One recent lunch special that has stuck around is a chicken fillet sandwich, which Gaikowski noted was her favorite. It has drawn comparisons to popular national-chain chicken sandwiches, Larson said, and frequently pairs with a dill pickle pasta salad.

“It really has this big-city feel to it,” Gaikowski said of Sweet Grass. “It feels like you’re on Phillips Avenue (in Sioux Falls) and we have it in our little town.”

The Sweet Grass story is also defined by the building, which is more than 100 years old and has original tin ceilings, brick walls on the interior and exterior and historic glass features. Inside, there’s a trendy, rustic design, mostly sourced through items that Larson has found and saved. The building used to be a car dealership and a dance hall before that, but was dark and dingy before its renovation.

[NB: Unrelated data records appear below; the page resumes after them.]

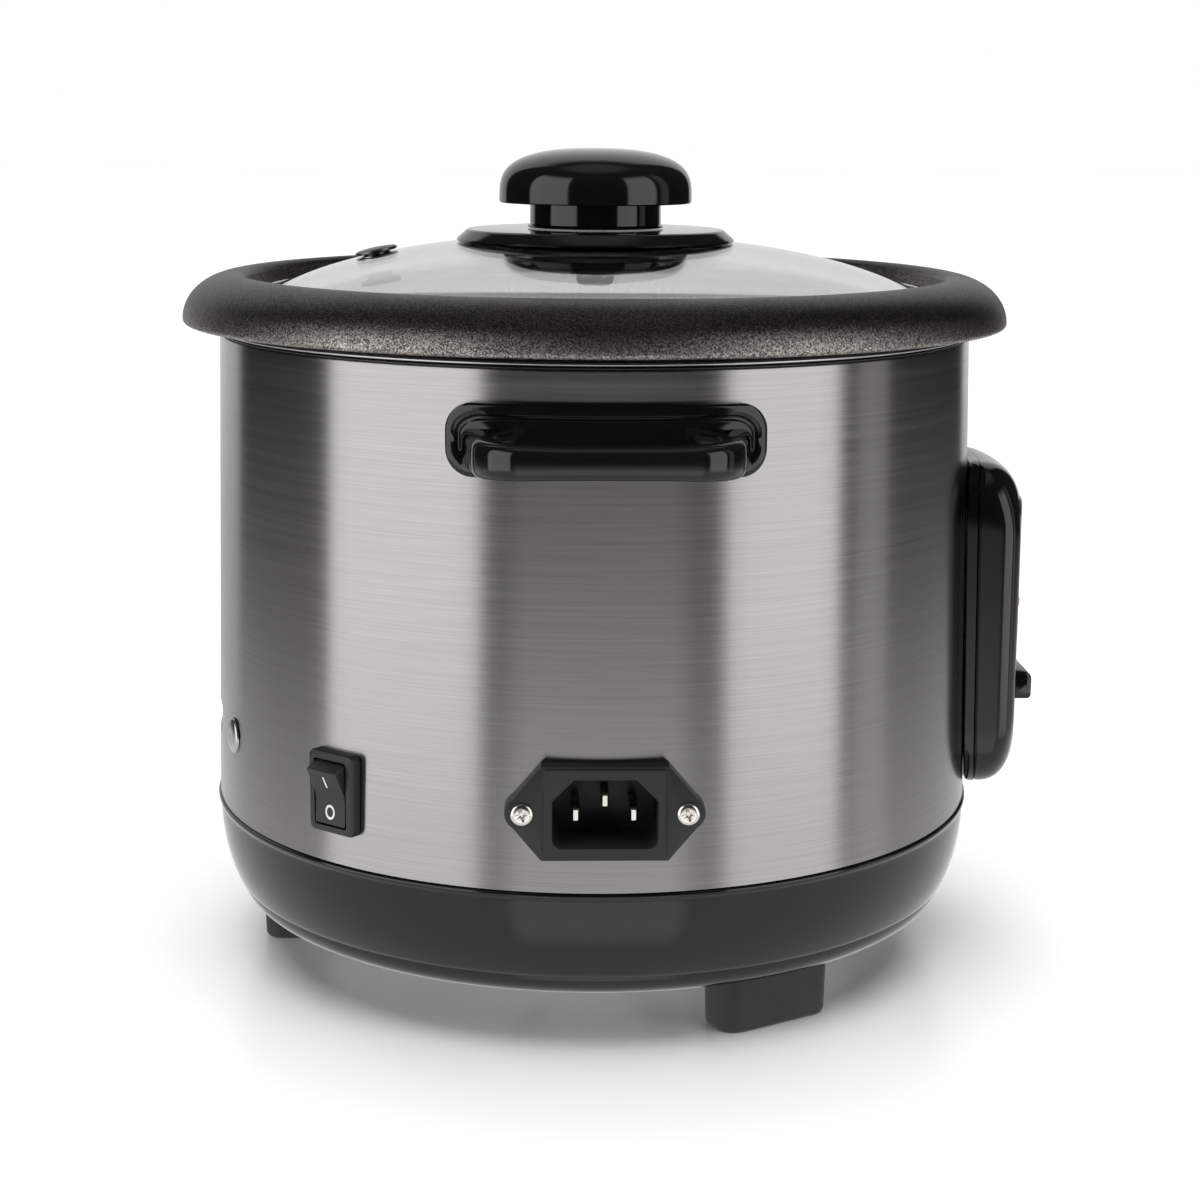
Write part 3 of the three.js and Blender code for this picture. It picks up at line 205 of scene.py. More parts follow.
def on_wall(bearing, level, x, y, out):
    """A point on the drum's wall: x to the right seen from outside, y up, out from the axis (flat)."""
    outward = heading(bearing)
    right = UP.cross(outward)
    return AXIS + right * x + outward * out + Vector((0, 0, level + y))


def on_curve(bearing, level, x, y, out):
    """The same, wrapped round the drum: x is an arc length and out is measured from the wall."""
    z = level + y
    r = wall_r(z)
    a = math.radians(bearing) + x / r
    return AXIS + Vector(((r + out) * math.cos(a), (r + out) * math.sin(a), z))


def rounded_rect(w, h, r, per_corner=6):
    r = max(0.01, min(r, w / 2 - 0.01, h / 2 - 0.01))
    pts = []
    for cx, cy, a0 in ((1, -1, -90), (1, 1, 0), (-1, 1, 90), (-1, -1, 180)):
        for k in range(per_corner + 1):
            a = math.radians(a0 + 90 * k / per_corner)
            pts.append((cx * (w / 2 - r) + r * math.cos(a), cy * (h / 2 - r) + r * math.sin(a)))
    return pts


def densify(pts, step):
    out = []
    n = len(pts)
    for i in range(n):
        a, b = Vector(pts[i]), Vector(pts[(i + 1) % n])
        count = max(1, int(round((b - a).length / step)))
        for k in range(count):
            q = a.lerp(b, k / count)
            out.append((q.x, q.y))
    return out


def shrunk(pts, w, h, inset_x, inset_y):
    """An outline of w by h scaled so that its sides come in by the insets."""
    fx, fy = (w - inset_x * 2) / w, (h - inset_y * 2) / h
    return [(x * fx, y * fy) for x, y in pts]


def stitched(rings, n):
    """Quads that join rings of n points, each to the next."""
    faces = []
    for i in range(rings - 1):
        for k in range(n):
            m = (k + 1) % n
            faces.append((i * n + k, i * n + m, (i + 1) * n + m, (i + 1) * n + k))
    return faces


def skin(name, rings, smooth):
    """Joins rings of points in space into a body with a flat face at each end."""
    n = len(rings[0])
    verts = [tuple(v) for ring in rings for v in ring]
    ends = [tuple(range(n)), tuple(range(len(verts) - n, len(verts)))]
    return new_object(name, verts, stitched(len(rings), n) + ends, smooth)


def loft(name, rings, place, caps=(True, True), smooth=40):
    """Joins rings of ((x, y) outline, out) into a closed body; place maps (x, y, out) to space."""
    n = len(rings[0][0])
    verts = [tuple(place(x, y, out)) for pts, out in rings for x, y in pts]
    faces = stitched(len(rings), n)
    for which, flag in zip((0, len(rings) - 1), caps):
        if flag:
            faces += fill_ring(verts, [which * n + k for k in range(n)], *rings[which], place)
    return new_object(name, verts, faces, smooth)


def fill_ring(verts, ids, pts, out, place):
    """Closes a ring with shrinking copies of itself, so that a wrapped face keeps its curve."""
    faces = []
    n = len(ids)
    cx = sum(p[0] for p in pts) / n
    cy = sum(p[1] for p in pts) / n
    last = ids
    for scale in (0.75, 0.5, 0.25):
        ring = list(range(len(verts), len(verts) + n))
        for x, y in pts:
            verts.append(tuple(place(cx + (x - cx) * scale, cy + (y - cy) * scale, out)))
        for k in range(n):
            m = (k + 1) % n
            faces.append((last[k], last[m], ring[m], ring[k]))
        last = ring
    middle = len(verts)
    verts.append(tuple(place(cx, cy, out)))
    for k in range(n):
        faces.append((last[k], last[(k + 1) % n], middle))
    return faces


def combined(obj, others, operation, sharp):
    """Adds or subtracts the others, which are then removed."""
    for c in others:
        m = obj.modifiers.new("boolean", "BOOLEAN")
        m.operation = operation
        m.solver = "EXACT"
        m.object = c
    graph = bpy.context.evaluated_depsgraph_get()
    graph.update()
    mesh = bpy.data.meshes.new_from_object(obj.evaluated_get(graph), depsgraph=graph)
    obj.modifiers.clear()
    spent = [obj.data]
    obj.data = mesh
    for c in others:
        spent.append(c.data)
        bpy.data.objects.remove(c)
    for data in spent:
        bpy.data.meshes.remove(data)
    shade(mesh, sharp)
    return obj


def cut(obj, cutters):
    return combined(obj, cutters, "DIFFERENCE", 35)


def union(obj, others):
    return combined(obj, others, "UNION", 38)


def flat_place(bearing, level):
    return lambda x, y, out: on_wall(bearing, level, x, y, out)


def curve_place(bearing, level):
    return lambda x, y, out: on_curve(bearing, level, x, y, out)


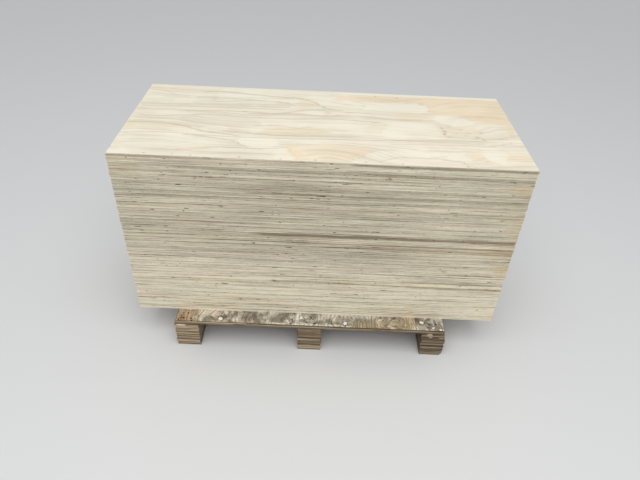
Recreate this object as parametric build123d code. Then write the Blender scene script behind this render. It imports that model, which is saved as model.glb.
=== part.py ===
from build123d import *
import os
from math import pi, sin

# A stack of plywood sheets cut to one size, lying on a low plywood pallet: a deck sheet on three
# runners, each runner built up from plywood strips laid flat on one another.
#
# Millimetres. +X runs along the long side of the sheets, +Y from front to back, +Z up. The origin
# is on the floor, midway along the stack and midway between the pallet's front and rear edges.
# Sheets, strips and veneers are counted from 1 at the bottom.

# Plywood: every piece is five veneers thick, and veneers 2 and 4 are the core
veneers = 5

# Sheets
sheet_length = 1219.0
sheet_width = 508.0
sheet_thickness = 15.0
sheet_count = 40

# Lie of the stack: it was put down in lifts, and each sheet lies a little off its neighbours
slip_along = 0.9
slip_across = 0.8
lift_starts = (11, 24, 31)
lift_shift_along = -0.6
lift_shift_across = 0.9

# Pallet deck
deck_length = 914.0
deck_width = 610.0
deck_thickness = 15.0
deck_left_of_stack = 17.0
front_overhang = 56.0

# Runners, and how far their lowest strips stand out beyond the deck's ends
strip_width = 80.0
strip_thickness = 15.0
strips_per_runner = 7
left_runner_proud = 5.5
right_runner_proud = 10.0
centre_runner_offset = -3.0
strip_slip = 1.5

# The right runner leans: each of its strips lies this much further in than the one below
right_runner_lean = 0.75

# The right runner is worn: the front corner of its lowest strips is broken off, more with each
# strip down, and the top strip's upper veneers are torn out beside that corner
broken_corner = 8.0
broken_strips = 2
torn_length = 42.0
torn_depth = 12.0
torn_veneers = 3

# The pallet lies slightly askew under the stack, in degrees
pallet_turn = -0.25

# Knot holes in the core veneers that the saw opened along the front edges:
# sheet, veneer, distance along the edge from its middle, length of the opening
front_knot_holes = (
    (39, 4, 40.0, 14.0),
    (38, 2, 545.0, 20.0),
    (37, 4, 189.0, 22.0),
    (37, 2, -277.0, 14.0),
    (36, 4, -460.0, 18.0),
    (36, 2, 67.0, 16.0),
    (34, 4, -417.0, 20.0),
    (33, 4, -140.0, 16.0),
    (33, 2, 0.0, 26.0),
    (32, 4, -12.0, 14.0),
    (30, 2, -302.0, 18.0),
    (30, 4, 396.0, 24.0),
    (29, 2, 378.0, 16.0),
    (21, 4, -61.0, 34.0),
    (21, 2, -207.0, 18.0),
    (20, 4, 122.0, 16.0),
    (17, 2, -76.0, 18.0),
    (12, 4, 262.0, 20.0),
    (10, 4, -140.0, 30.0),
    (9, 2, -308.0, 18.0),
    (7, 4, 55.0, 22.0),
    (4, 4, -198.0, 18.0),
    (4, 2, 305.0, 16.0),
    (2, 4, -104.0, 22.0),
    (2, 2, 317.0, 18.0),
)

# Knot holes on the rear and end edges, one on every third sheet
hidden_hole_every = 3
hidden_hole_length = 18.0

# Steps, in radians, that make the lie of neighbouring pieces differ
ALONG_STEP = 2.4
ACROSS_STEP = 1.7

# Heights above the floor
deck_underside = strips_per_runner * strip_thickness
stack_underside = deck_underside + deck_thickness

# Middle of the stack, front to back
stack_middle = front_overhang - deck_width / 2 + sheet_width / 2


def board(length, width, thickness):
    """A flat board with its underside's middle at the origin."""
    return extrude(Rectangle(length, width), amount=thickness)


def knot_hole(x, y, veneer, length):
    """A round hole through one core veneer, centred on the sawn edge so that half of it shows."""
    veneer_thickness = sheet_thickness / veneers
    hole = extrude(Circle(length / 2), amount=veneer_thickness)
    return Pos(x, y, (veneer - 1) * veneer_thickness) * hole


def hidden_knot_hole(number):
    """The knot hole on the rear edge, or on the left or right end, of one of the sheets."""
    core_veneer = 2 if number % 2 else 4
    along = sin(ALONG_STEP * number)
    side = number // hidden_hole_every % 4
    if side == 0:
        return knot_hole(-sheet_length / 2, along * sheet_width / pi, core_veneer, hidden_hole_length)
    if side == 1:
        return knot_hole(sheet_length / 2, along * sheet_width / pi, core_veneer, hidden_hole_length)
    return knot_hole(along * sheet_length / pi, sheet_width / 2, core_veneer, hidden_hole_length)


def sheet(number):
    """One plywood sheet, with the knot holes that open on its edges."""
    body = board(sheet_length, sheet_width, sheet_thickness)
    for hole_sheet, veneer, x, length in front_knot_holes:
        if hole_sheet == number:
            body -= knot_hole(x, -sheet_width / 2, veneer, length)
    if number % hidden_hole_every == 0:
        body -= hidden_knot_hole(number)
    return body


def lift(number):
    """The lift that a sheet came in, counted from 0 at the bottom."""
    return sum(1 for first in lift_starts if number >= first)


def stacked_sheet(number):
    """A sheet where it lies, on the one below and slipped by a millimetre or so."""
    x = lift_shift_along * lift(number) + slip_along * sin(ALONG_STEP * number)
    y = lift_shift_across * (lift(number) % 2) + slip_across * sin(ACROSS_STEP * number)
    z = stack_underside + (number - 1) * sheet_thickness
    return Pos(x, stack_middle + y, z) * sheet(number)


def on_pallet(piece):
    """A piece of the pallet, turned with the pallet and put where the pallet lies."""
    return Pos(-deck_left_of_stack, 0, 0) * Rot(0, 0, pallet_turn) * piece


def deck():
    return Pos(0, 0, deck_underside) * board(deck_length, deck_width, deck_thickness)


def strip_place(level, runner, centre):
    """Where the underside of a runner's strip lies, slipped a little from the strips around it."""
    x = centre + strip_slip * sin(ALONG_STEP * level + runner)
    y = strip_slip * sin(ACROSS_STEP * level + runner)
    return Pos(x, y, (level - 1) * strip_thickness)


def strip():
    return board(strip_width, deck_width, strip_thickness)


def left_strip(level):
    centre = -deck_length / 2 - left_runner_proud + strip_width / 2
    return strip_place(level, 0, centre) * strip()


def centre_strip(level):
    return strip_place(level, 1, centre_runner_offset) * strip()


def break_corner(body, level):
    """Breaks off the front right corner of one of the lowest strips."""
    size = broken_corner * (broken_strips + 1 - level) / broken_strips
    corner = body.edges().filter_by(Axis.Z).sort_by(Axis.X)[-2:].sort_by(Axis.Y)[0]
    return chamfer(corner, size)


def tear_top(body):
    """Tears the upper veneers out of the front edge of a strip, at its right corner."""
    height = strip_thickness * torn_veneers / veneers
    torn = Box(torn_length, torn_depth, height, align=(Align.MAX, Align.MIN, Align.MAX))
    return body - Pos(strip_width / 2, -deck_width / 2, strip_thickness) * torn


def right_strip(level):
    centre = deck_length / 2 + right_runner_proud - strip_width / 2
    centre -= right_runner_lean * (level - 1)
    body = strip()
    if level <= broken_strips:
        body = break_corner(body, level)
    if level == strips_per_runner:
        body = tear_top(body)
    return strip_place(level, 2, centre) * body


def runner_strips(level):
    """The strips of one level, one in each runner."""
    return [left_strip(level), centre_strip(level), right_strip(level)]


os.makedirs("parts", exist_ok=True)

for number in range(1, sheet_count + 1):
    export_step(stacked_sheet(number), f"parts/sheet_{number:02d}.step")

export_step(on_pallet(deck()), "parts/pallet_deck.step")

for level in range(1, strips_per_runner + 1):
    strips = Compound(children=[on_pallet(strip) for strip in runner_strips(level)])
    export_step(strips, f"parts/runner_strips_{level}.step")
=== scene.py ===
import math

import bmesh
import bpy
import numpy as np
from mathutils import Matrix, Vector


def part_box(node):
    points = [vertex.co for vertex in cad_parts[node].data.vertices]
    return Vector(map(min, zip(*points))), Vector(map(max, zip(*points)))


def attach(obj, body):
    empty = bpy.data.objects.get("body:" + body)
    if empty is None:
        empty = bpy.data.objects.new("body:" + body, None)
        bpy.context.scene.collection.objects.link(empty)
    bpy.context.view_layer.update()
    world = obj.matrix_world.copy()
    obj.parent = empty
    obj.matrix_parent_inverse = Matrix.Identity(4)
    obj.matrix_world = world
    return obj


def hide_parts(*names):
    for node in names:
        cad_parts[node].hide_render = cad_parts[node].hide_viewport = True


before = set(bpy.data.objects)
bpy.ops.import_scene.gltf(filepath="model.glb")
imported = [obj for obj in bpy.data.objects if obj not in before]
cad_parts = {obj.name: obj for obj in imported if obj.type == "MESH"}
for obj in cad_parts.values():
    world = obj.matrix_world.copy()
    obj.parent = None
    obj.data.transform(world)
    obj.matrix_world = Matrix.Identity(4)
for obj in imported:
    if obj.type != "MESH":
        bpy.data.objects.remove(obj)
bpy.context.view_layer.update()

# Camera, in front of the stack and looking down on it
CAMERA_PLACE = (-0.0194, -1.5786, 1.4659)
CAMERA_PITCH = math.radians(52.46)
CAMERA_ROLL = math.radians(-2.26)
CAMERA_YAW = math.radians(0.894)
CAMERA_LENS = 30.34
SENSOR_WIDTH = 36.0

# Light, and a floor that throws back less light than its colour as it is seen
SKY_COLOUR = (0.95, 0.97, 1.0)
SKY_STRENGTH = 0.62
LAMP_POWER = 55.0
LAMP_SIZE = 3.0
LAMP_PLACE = (0.0, -1.7, 3.2)
LAMP_TILT = math.radians(24)
FLOOR_HALF_SIZE = 14.0
FLOOR_COLOUR = (0.78, 0.78, 0.77)
FLOOR_BOUNCE = (0.55, 0.55, 0.54)
FLOOR_ROUGHNESS = 0.9

# Plywood
VENEERS = 5
PLY_THICKNESS = 0.015
VENEER = PLY_THICKNESS / VENEERS
SHEET_LENGTH = 1.219
SHEET_WIDTH = 0.508
SHEET_COUNT = 40
SHEETS_A_BAND = 5

# Pallet, lying askew, with its middle left of the stack's
PALLET_MIDDLE = -0.017
PALLET_TURN = math.radians(-0.25)
DECK_LENGTH = 0.914
DECK_WIDTH = 0.610
FRONT_OVERHANG = 0.056

# Runners: how far the outer ones stand out beyond the deck's ends, and how their strips lie
STRIP_WIDTH = 0.080
STRIP_LEVELS = 7
LEFT_PROUD, RIGHT_PROUD = 0.0055, 0.010
LEFT_STRIP = -DECK_LENGTH / 2 - LEFT_PROUD + STRIP_WIDTH / 2
CENTRE_STRIP = -0.003
RIGHT_STRIP = DECK_LENGTH / 2 + RIGHT_PROUD - STRIP_WIDTH / 2
RIGHT_LEAN = 0.00075
STRIP_SLIP = 0.0015
ALONG_STEP = 2.4
ACROSS_STEP = 1.7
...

“I bug my husband because I like to save stuff,” Larson said. “But a lot of the interesting stuff I’ve saved has made it in here for decor.”

The interior dining area at Sweet Grass in Wessington Springs showcases local art and how 100-plus year-old building has been brought to life since the business opened in 2012. (Marcus Traxler / Republic)
The interior dining area at Sweet Grass in Wessington Springs showcases local art and how 100-plus year-old building has been brought to life since the business opened in 2012. (Marcus Traxler / Republic)

The business is open Monday-Saturday mornings until 2 p.m., and is open on Friday and Saturday nights, when the dinner menu is featured. Depending on the night and the season, there’s various steaks, burgers, sandwiches and fish on the menu.

Lately, she has featured locally raised Akaushi beef, which creates very tender and flavorful steak to popular results. Larson and her husband, Brad, live on a farm north of Springs and she worked for SDSU Extension in Mitchell as a cow-calf specialist before starting Sweet Grass. Finding that specialty of beef in South Dakota is uncommon but Larson puts it on the plate for local customers in Wessington Springs.

Customers have requests about how they might want their steak cooked, and Larson tries to provide advice on how to maximize flavors and taste. How frequently does a customer take her advice?

“More often than not, they take it,” Larson said. “And they usually appreciate how it tastes and that I helped them have a great experience.”

Larson is also proud that the products she serves are often locally sourced. She estimates that about 75 percent of the products come from the local grocery store across the street, the Springs Food Market. The other 25 percent, she estimates, comes from local farmers. On the day of a recent visit, she purchased cucumbers and eggs from a producer, with plans to use them in upcoming salads and entrees.

Sweet Grass also has a number of freshly baked breads, pies, cookies and bars, while also making jams, salsas and teas. Larson sells a number of the rubs and seasonings she uses for meals, as well.

There’s a lot of options, all of them rich with flavor and creativity. Larson wouldn’t have it any other way.

“I want Sweet Grass to be an experience and something that people will really enjoy,” she said. “You want to provide something that they will remember.”